Though the pope himself had been guilty of greater crimes than Huss had ever charged upon the priests, and for which he had demanded a reformation, yet the same council which degraded the pontiff proceeded to crush the Reformer. The imprisonment of Huss excited great indignation in Bohemia. Powerful noblemen addressed to the council earnest protests against this outrage. The emperor, who was loath to permit the violation of a safe-conduct, opposed the proceedings against him. But the enemies of the Reformer were malignant and determined. They appealed to the emperor’s prejudices, to his fears, to his zeal for the church. They brought forward arguments of great length to prove that “faith ought not to be kept with heretics, nor persons suspected of heresy, though they are furnished with safe-conducts from the emperor and kings.”—Jacques Lenfant, History of the Council of Constance, vol. 1, p. 516. Thus they prevailed.
Enfeebled by illness and imprisonment,—for the damp, foul air of his dungeon had brought on a fever which nearly ended his life,—Huss was at last brought before the council. Loaded with chains he stood in the presence of the emperor, whose honor and good faith had been pledged to protect him. During his long trial he firmly maintained the truth, and in the presence of the assembled dignitaries of church and state he uttered a solemn and faithful protest against the corruptions of the hierarchy. When required to choose whether he would recant his doctrines or suffer death, he accepted the martyr’s fate.
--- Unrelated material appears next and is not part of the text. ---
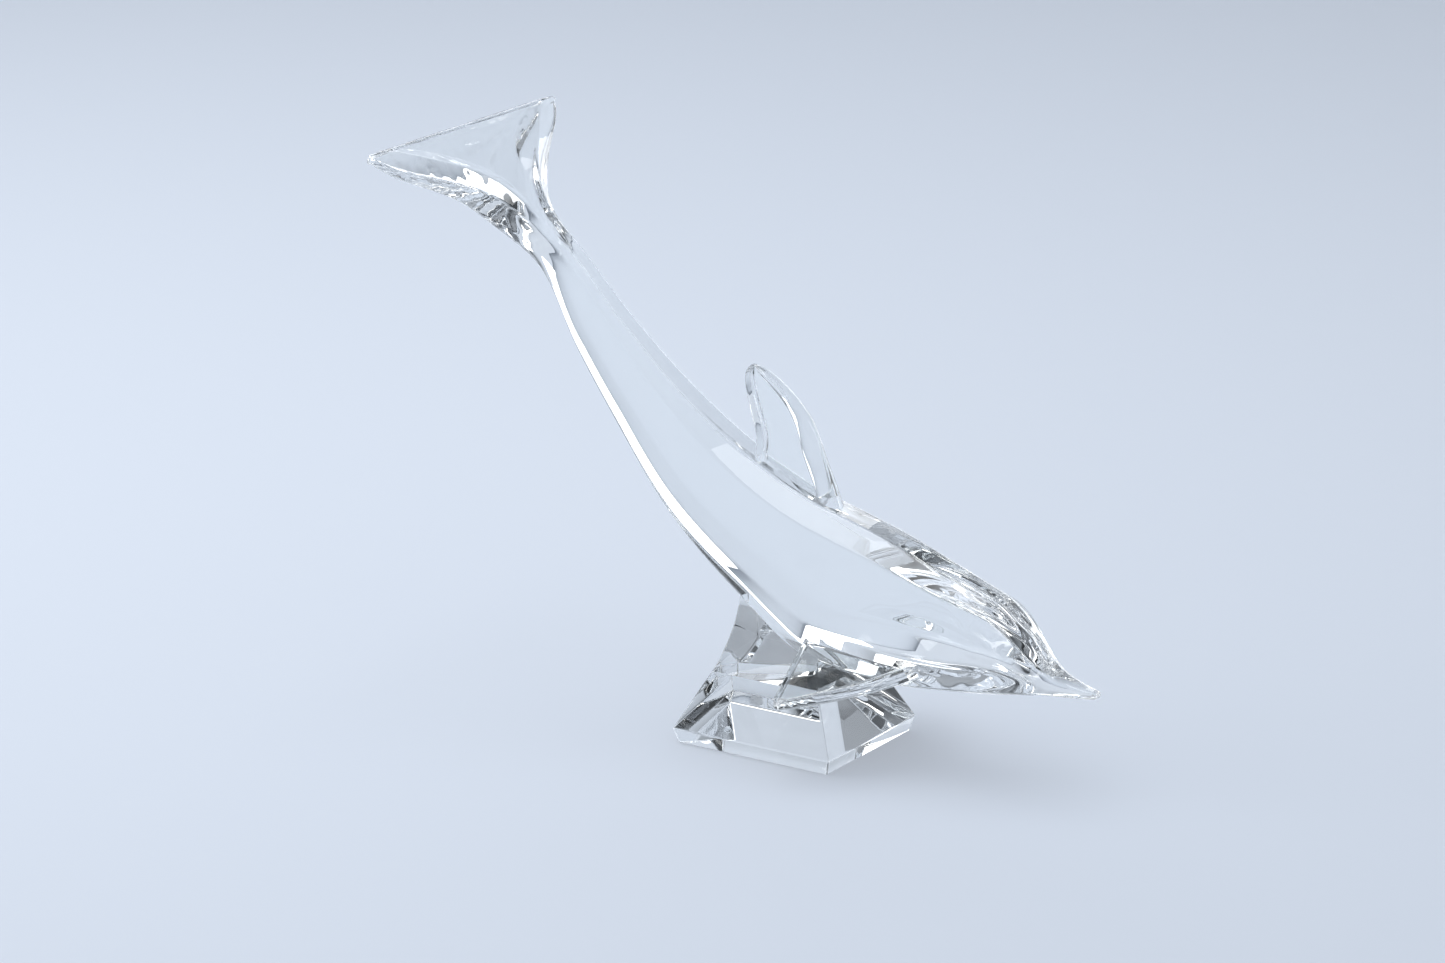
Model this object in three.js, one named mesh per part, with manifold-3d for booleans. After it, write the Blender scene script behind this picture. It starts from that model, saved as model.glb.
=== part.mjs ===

The grace of God sustained him. During the weeks of suffering that passed before his final sentence, heaven’s peace filled his soul. “I write this letter,” he said to a friend, “in my prison, and with my fettered hand, expecting my sentence of death tomorrow…. When, with the assistance of Jesus Christ, we shall again meet in the delicious peace of the future life, you will learn how merciful God has shown Himself toward me, how effectually He has supported me in the midst of my temptations and trials.”—Bonnechose, vol. 2, p. 67.